An Australian author living in Norway

The Big Bad Wolf

In this story and in Little Red Riding Hood, the wolf is vanquished and his victims are rescued; he is so greedy that he swallows them whole, and they need only wait in the dark of his belly for someone to come and rescue them. Red Riding Hood is saved by her grandmother and the huntsman, and the kids are saved by their mother. In both stories, the wolf has his stomach sliced open while he sleeps off his meal, releasing his victims alive and well. And in both stories the victims bodies are replaced with heavy stones and the wolves’ stomachs are sewn back up, unbeknownst to the sleeping wolf. Red Riding Hood’s attacker is thirsty when he wakes up, and, weighed down with the heavy stones in his belly, falls into a well and drowns. The wolf who swallowed the seven kids simply collapses and dies on awakening. You almost feel sorry for the poor guy… almost.

Aside from the Grimm tales, a ravenous wolf character appears in the original story of The Three Little Pigs (from English Fairy Tales by Joseph Jacobs), the Russian tale Peter and the Wolf, and several of Aesop’s fables, the best known of which is The Boy Who Cried Wolf. In many of the stories, the wolf is a trickster, luring his victims from their paths, or convincing them to open the door and let him in. Bearing in mind that these tales were often used by generations past as moralistic tales intended to teach as well as entertain, it’s not difficult to imagine that the wolf could in fact be a simple metaphor warning against potentially dangerous strangers, intending to harm, rob or even kill villagers and travelers. In the pilot episode of Grimm, I was reminded of the character of Mr Harvey of Alice Sebold’s The Lovely Bones – the same type of predator, and certainly a monster worthy of the worst kind of nightmares.

However, according to Wikipedia:

Folklorists and cultural anthropologists such as P. Saintyves and Edward Burnett Tylor saw Little Red Riding Hood in terms of solar myths and other naturally occurring cycles, stating that the wolf represents the night swallowing the sun, and the variations in which Little Red Riding Hood is cut out of the wolf’s belly represent the dawn. In this interpretation, there is a connection between the wolf of this tale and Skoll or Fenris, the wolf in Norse mythology that will swallow the sun at Ragnarök.”

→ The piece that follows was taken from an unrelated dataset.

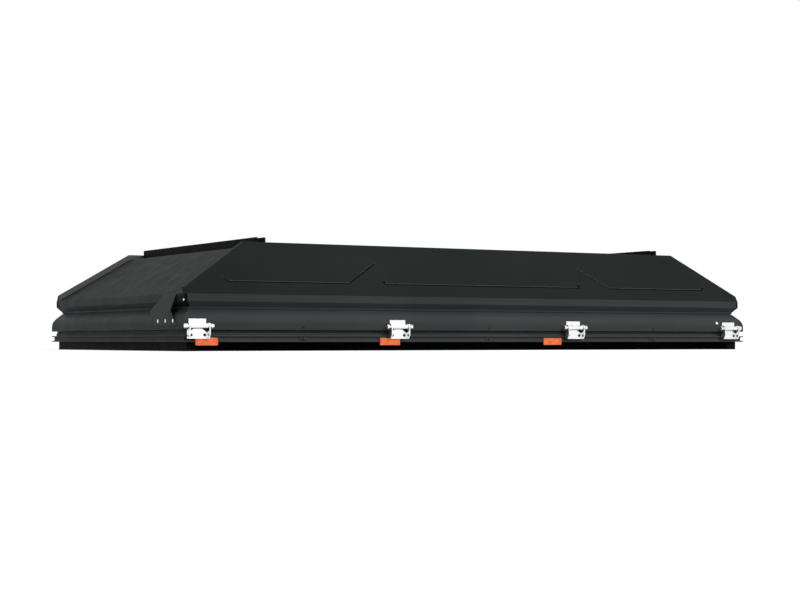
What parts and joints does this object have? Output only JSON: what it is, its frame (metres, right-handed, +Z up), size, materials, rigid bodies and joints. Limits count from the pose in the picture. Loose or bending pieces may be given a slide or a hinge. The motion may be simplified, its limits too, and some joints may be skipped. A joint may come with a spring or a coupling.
{
  "type": "hard shell roof top tent",
  "caption": "Low hip-roofed hard shell roof top tent, closed for travel: extruded tray and skirt frames, a side-hinged lid on stainless hinges, mattress, canvas and gas struts inside",
  "frame": {"origin": "middle of the pattern of rail fixing holes, on the underside of the rails, which is the plane the tent rests on", "axes": "+X towards the front of the vehicle along the tent, +Y to its left (opening side), +Z up"},
  "size_m": [2.406, 1.337, 0.389],
  "materials": {
    "panel_coat": "satin charcoal powder coat",
    "shell_coat": "satin charcoal powder coat on extrusions",
    "tray_coat": "satin black powder coat on extrusions",
    "black_coat": "fine-texture black powder coat",
    "stainless": "polished stainless sheet",
    "amber": "amber reflector plastic",
    "seal_rubber": "matt black rubber",
    "floor_laminate": "pale grey laminate skin",
    "mattress_cloth": "charcoal woven cover",
    "canvas": "grey-green ripstop canvas",
    "strut_black": "gloss black tube",
    "rod_steel": "ground steel rod"
  },
  "bodies": {
    "base": {"canvas_front": "canvas", "canvas_rear": "canvas", "canvas_side": "canvas", "cross_rail_front": "tray_coat", "cross_rail_rear": "tray_coat", "floor_panel": "floor_laminate", "hinge_base_1": "stainless", "hinge_base_2": "stainless", "hinge_base_3": "stainless", "hinge_base_4": "stainless", "latch_strike_front": "black_coat", "latch_strike_rear": "black_coat", "mattress": "mattress_cloth", "mount_rail_left": "tray_coat", "mount_rail_right": "tray_coat", "seal": "seal_rubber", "side_markers_left": "amber", "side_markers_right": "amber", "strut_bracket_front": "stainless", "strut_bracket_rear": "stainless", "tray_front": "tray_coat", "tray_left": "tray_coat", "tray_rear": "tray_coat", "tray_right": "tray_coat"},
    "lid": {"end_panel_front": "panel_coat", "end_panel_rear": "panel_coat", "gusset_front": "panel_coat", "gusset_rear": "panel_coat", "hinge_leaf_1": "stainless", "hinge_leaf_2": "stainless", "hinge_leaf_3": "stainless", "hinge_leaf_4": "stainless", "latch_front": "black_coat", "latch_rear": "black_coat", "roof_channel_front": "black_coat", "roof_channel_rear": "black_coat", "roof_flat": "panel_coat", "side_panel_left": "panel_coat", "side_panel_right": "panel_coat", "skirt_front": "shell_coat", "skirt_left": "shell_coat", "skirt_rear": "shell_coat", "skirt_right": "shell_coat", "strut_plate_front": "stainless", "strut_plate_rear": "stainless"},
    "strut_cylinder_front": {"strut_cylinder_front": "strut_black"},
    "strut_cylinder_rear": {"strut_cylinder_rear": "strut_black"},
    "strut_rod_front": {"strut_rod_front": "rod_steel"},
    "strut_rod_rear": {"strut_rod_rear": "rod_steel"}
  },
  "joints": [
    {"name": "lid_lift", "type": "hinge", "parent": "base", "child": "lid", "pos_m": [0, -0.668, 0.083], "axis": [1, 0, 0], "range_deg": [0, 50]},
    {"name": "strut_swing_front", "type": "hinge", "parent": "base", "child": "strut_cylinder_front", "pos_m": [1.128, -0.33, 0.105], "axis": [1, 0, 0], "range_deg": [0, 66.79]},
    {"name": "strut_stroke_front", "type": "slide", "parent": "strut_cylinder_front", "child": "strut_rod_front", "axis": [0, 0.9989, 0.0466], "range_m": [0, 0.15483]},
    {"name": "strut_swing_rear", "type": "hinge", "parent": "base", "child": "strut_cylinder_rear", "pos_m": [-1.128, -0.33, 0.105], "axis": [1, 0, 0], "range_deg": [0, 66.79]},
    {"name": "strut_stroke_rear", "type": "slide", "parent": "strut_cylinder_rear", "child": "strut_rod_rear", "axis": [0, 0.9989, 0.0466], "range_m": [0, 0.15483]}
  ],
  "couplings": [
    {"joint": "strut_swing_front", "follows": "lid_lift", "ratio": 1.3359},
    {"joint": "strut_stroke_front", "follows": "lid_lift", "m_per_rad": 0.17742},
    {"joint": "strut_swing_rear", "follows": "lid_lift", "ratio": 1.3359},
    {"joint": "strut_stroke_rear", "follows": "lid_lift", "m_per_rad": 0.17742}
  ]
}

It seems like a bit of a stretch to me, but then, I’m no cultural anthropologist. In any case, I doubt the writers of Grimm were going for this interpretation. At the end of the episode the Postman/Wolfman was killed and reverted back to his human form, but there were no stones sewed into his belly, nor did he drown or fall down a well. While I would like to have seen more than the tenuous link between the original tale and this modern interpretation, I’m interested to watch more and see how the TV show stacks up against the original tales, and whether or not the writers will take us off the beaten track of famous tales, and explore some of the lesser known ones.


  1. Michelle L. Johnson

    I haven’t seen Grimm yet either, though I have been intrigued by its existence since it started.
    I always find it interesting when people take old stories and put new twists on them and this is no exception.
    How funny that the wolf’s belly (originally) was sliced open, that the victims were alive and well, and that they sewed him together again without him even waking.
    And AFTER the grisly slicing of which TV’s “Dexter” would surely approve, he dies in a well.
    Boy did they ever have a twisted sense of humor! But then, that is what I love about it.
    Great post, Zoe. I look forward to more!

  2. Master L


    As a child, I used to own a vinyl record of this tale. I’m having the hardest time trying to find it. It included a song which titled “sweep sweep sweep the floor.” Would you happen to have any idea as to where to find it? I know this is VERY random…

    The album had to be from either the 50’s or 60’s…

    Thanks so much!

    • Zoë

      I wish I could help, but I don’t know that record, sorry! I, too, had many fairy tales on vinyl as a kid, but I don’t remember this one. You might consider doing a Google image search for “Red Riding Hood record”. That turned up a lot of album cover images – one of them might jog your memory. Good luck with your search!